One of the conclusions is that current procurement practices are creating adversarial relationships which limit the potential of the sector to improve productivity, to encourage investment and modernisation and ultimately to support the economy. Specifically, the Reading Research finds that contractors are routinely obliged to accept onerous conditions of contract which undermine trust from the outset.

In this context, the reconfiguring of clauses in the 2024 JCT is put in perspective. Perhaps the most important inference to draw is simply that prevention is always better than cure. And that starts with the terms of the contract. Everyone using a building contract should understand it.

Cause and effect

The origins of standard form building contracts go back well over 100 years.
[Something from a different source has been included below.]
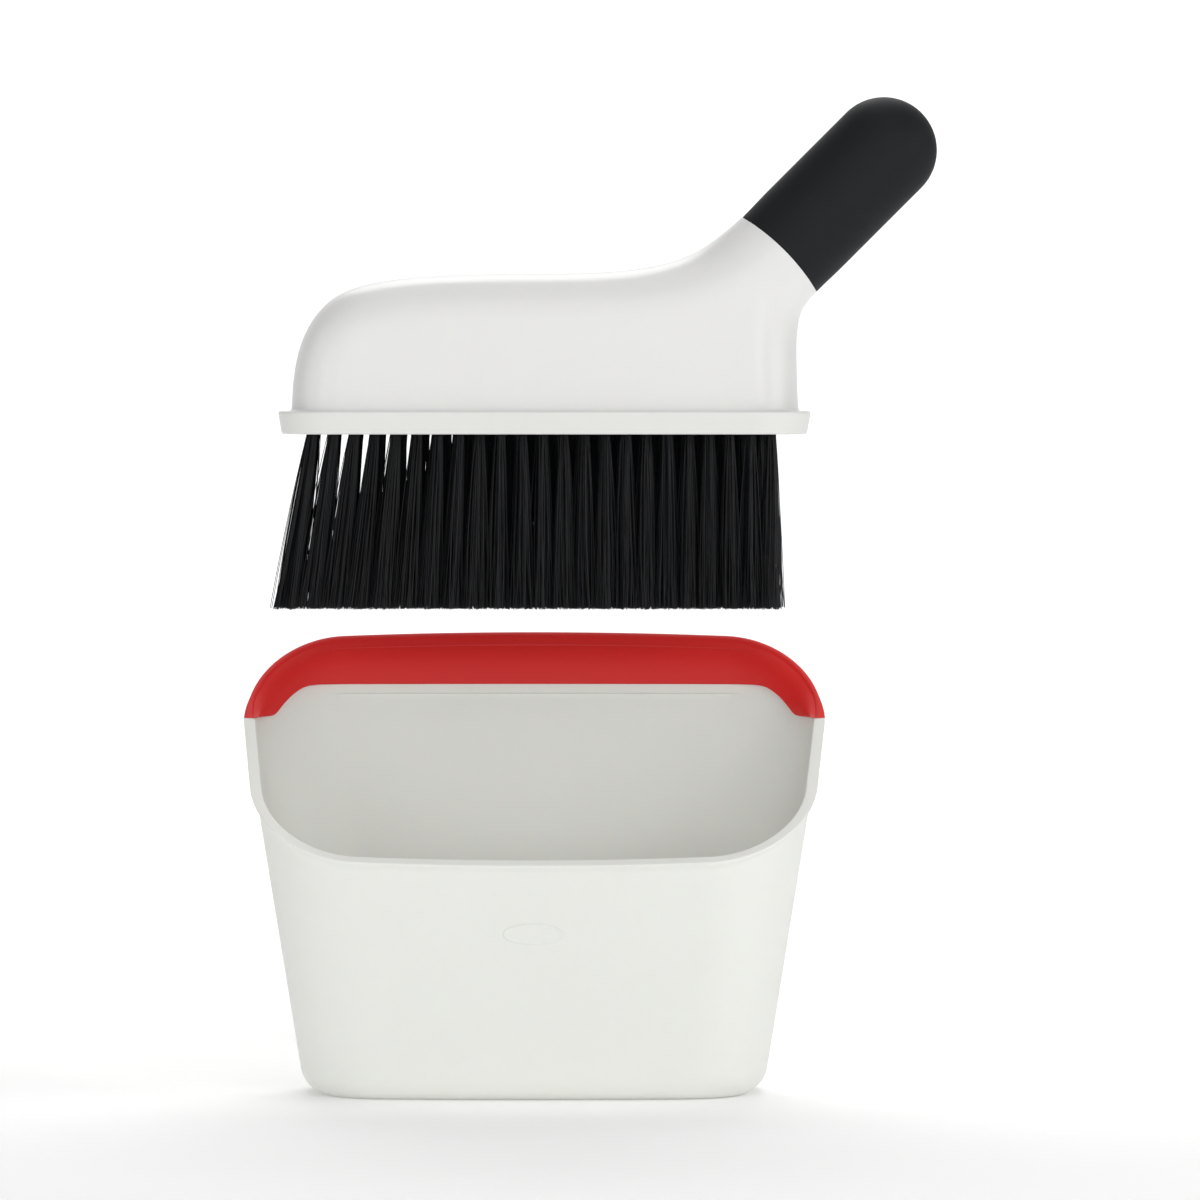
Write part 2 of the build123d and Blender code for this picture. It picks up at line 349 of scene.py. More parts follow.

The General Builders Association said in 1866 ‘it is not right to bring under the builder’s consideration legal conditions the effect and value of which he cannot rightly estimate without consulting his solicitor’.
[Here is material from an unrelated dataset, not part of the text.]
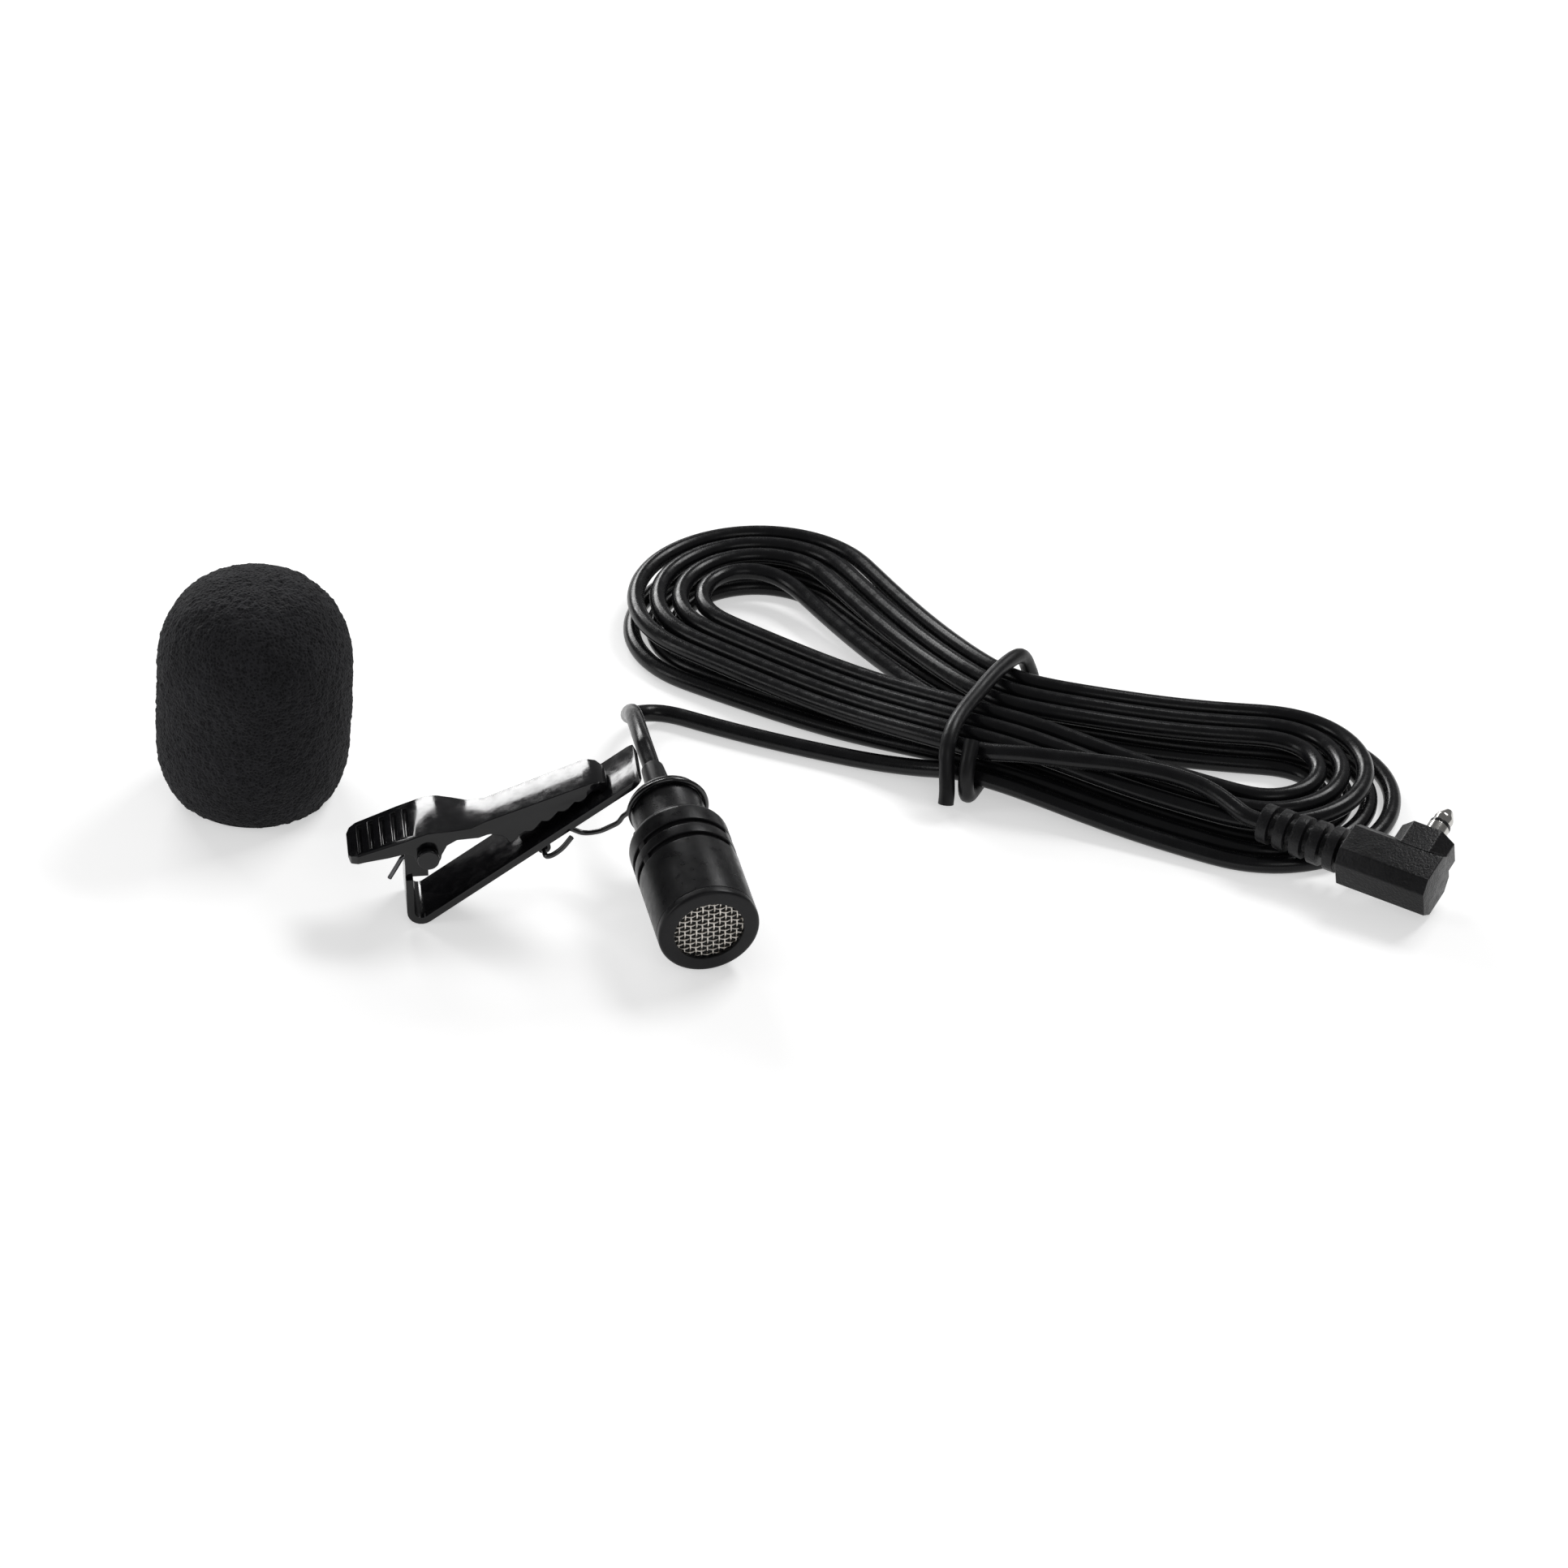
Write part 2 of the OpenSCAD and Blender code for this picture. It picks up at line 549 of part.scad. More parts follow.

The first RIBA Standard Form of Contract came out in 1903. The 1939 edition explained ‘The position of the Standard Form acts as a guarantee to both parties. Both are aware that skilled representatives of their interests have taken part in the compilation of the document and have acquiesced in, and given their sanction to, its final form.

But to sign the Standard Form of Contract is not enough: it is necessary also to endeavour to understand it’. The edition in 1953 contained a foreword by the RIBA's Chairman stating ‘the whole benefit of standardisation is lost…if attempt is made to insert special conditions of contract by altering or adding to the text of the printed conditions’. (References kindly supplied by Robert Tustin MRICS).
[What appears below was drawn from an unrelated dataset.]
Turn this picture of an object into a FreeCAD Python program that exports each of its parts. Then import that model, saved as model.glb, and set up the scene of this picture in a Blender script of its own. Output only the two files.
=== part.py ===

The Reading Research found that despite industry resource invested in the concept of the standard form contract, they are seldom used without amendment. 37 per cent of respondents reported that standard forms are never unamended, with 33 per cent assessing they were sometimes unamended. Only 11 per cent of respondents said that contracts were always unamended. The standard form was designed as a means of setting fair risk allocation. How can contractors work collaboratively where the standard form is amended by a schedule of amendments drafted by lawyers, which the contractor’s delivery team does not understand?

Lawyers have been conspicuously silent when it comes to public discussion of this principle. As there is no representative body to champion the cause from the lawyer’s perspective, the case for amendments is expressed in a largely anecdotal and individual way. My understanding of it comes from contract negotiations I have been involved in.

The starting point is usually that the amendments are the base requirement for the employer, or that the amendments reflect market expectation, or it is not institutionally acceptable to have an unamended standard form. Where is the data, research or evidence to back up these claims? The employer’s side appears to be finding ways to believe what it wants to be true.

In her book, The Scout Mindset, Julia Galef eloquently describes this way of thinking as the Soldier Mindset. The book contrasts the way a reconnaissance scout will seek out the truth and report back to base, with the mission of a soldier to win at all costs. The Soldier Mindset is prevalent in many walks of life. It asks can I believe something is true, instead of is it true. In our adversarial system it is almost inevitable that one or both sides will adopt the Soldier Mindset at some stage during contract negotiations, and of course in disputes, seeking to win rather than to collaborate.

If this mindset sets in at the pre-contract stage of a construction project and persists during the delivery stages, the chances of cultivating a collaborative working environment are diminished. Behaviour change is essential for it to work. Lawyers are in the front row to advocate for, and to bring about a lasting shift in thinking towards a new culture that can transform the landscape of building projects into universally cooperative alliances.